Détresse. Au total, au moins 3 000 yézidis ont été capturés dans le nord de l'Irak au mois d'août. Selon le directorat des affaires yézidies de l'Autorité kurde, 974 d'entre eux avaient réussi à s'échapper à la date du 15 mars, dont 513 femmes et 304 enfants. «Celles qui ont eu la chance de s'échapper ont besoin d'être soignées pour le traumatisme inimaginable qu'elles ont subi», a insisté Liesl Gerntholtz, directrice de la division droits des femmes à HWR. Selon un médecin interrogé par l'ONG, sur 105 femmes et filles examinées, 70 semblaient avoir été violées lors de leur captivité. Toutes présentaient des signes d'extrême détresse psychologique.

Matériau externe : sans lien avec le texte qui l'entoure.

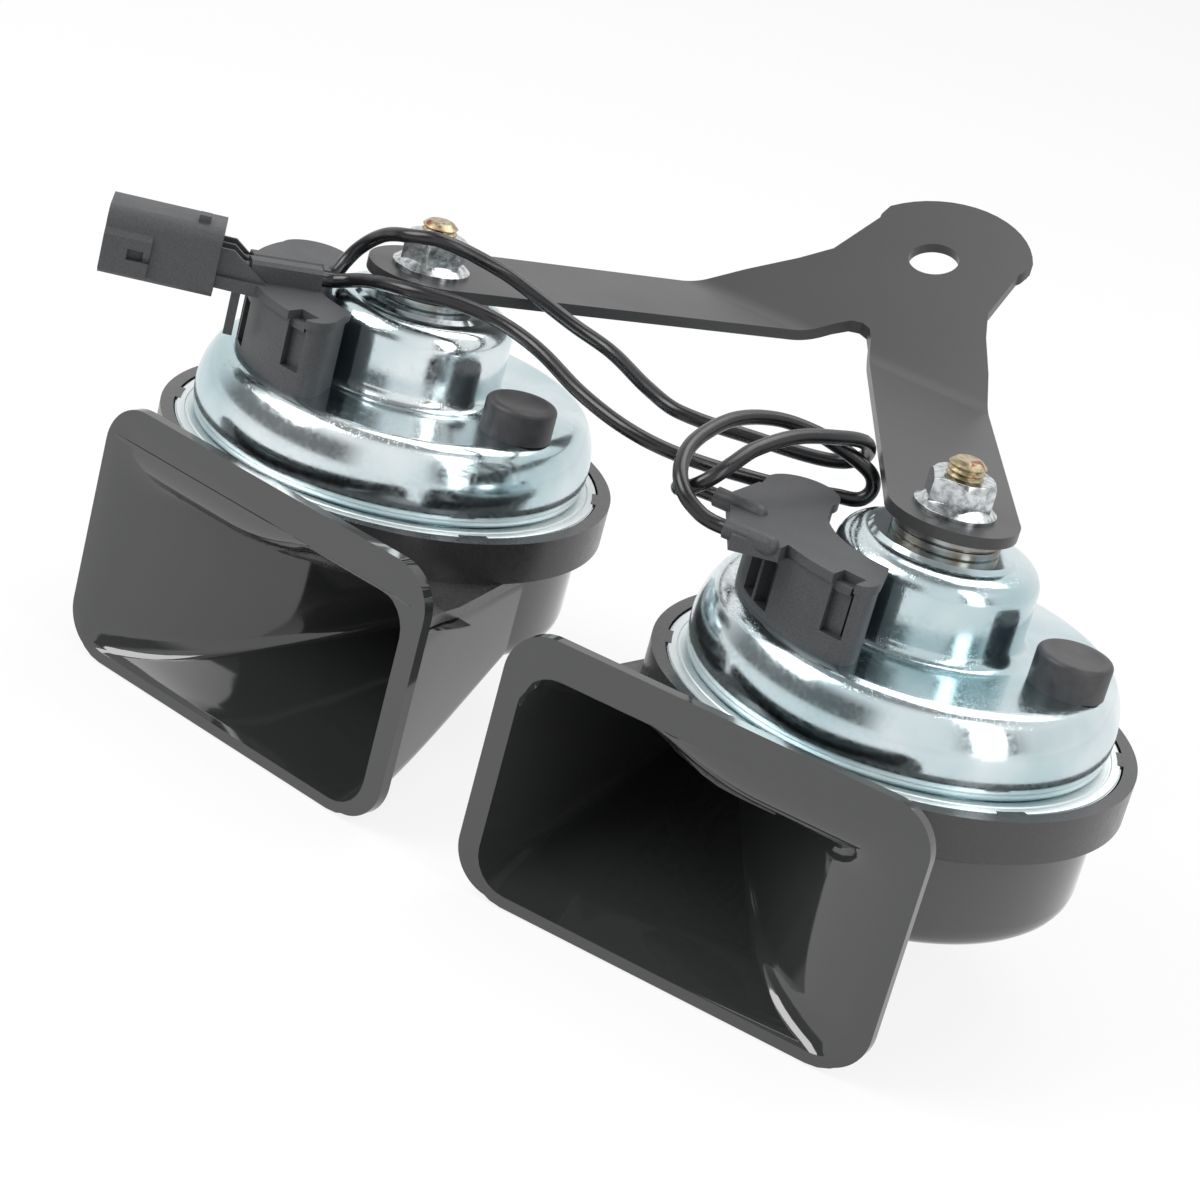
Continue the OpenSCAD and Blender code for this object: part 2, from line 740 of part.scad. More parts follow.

Ces viols et mariages imposés aux jeunes femmes et filles, l'EI les considère comme d'autant plus légitimes que les yézidis sont vus par l'islam comme des hérétiques. En octobre, dans sa publication en anglais, Dabiq, l'organisation consacrait un long article, appuyé sur des versets du Coran et sur la sunna, à expliquer que les yézidies étaient des «butins de guerre», qu'elles pouvaient donc être battues, violées et vendues. «Ces déclarations constituent une preuve supplémentaire de l'existence d'une pratique généralisée et d'un plan d'action systématique de la part de l'EI», conclut HRW, qui dresse aussi la liste des prisons-bordels : des maisons, des hôtels, des usines, des cours de fermes, des écoles, des prisons, des bases militaires et d'anciens bâtiments gouvernementaux. Même constat de la responsable des Nations unies pour la violence sexuelle dans les conflits armés, Zainab Bangura : «La violence sexuelle fait partie intégrante des objectifs stratégiques, de l'idéologie et du financement de ces groupes extrémistes.» Il s'agit d'un «nouveau défi crucial».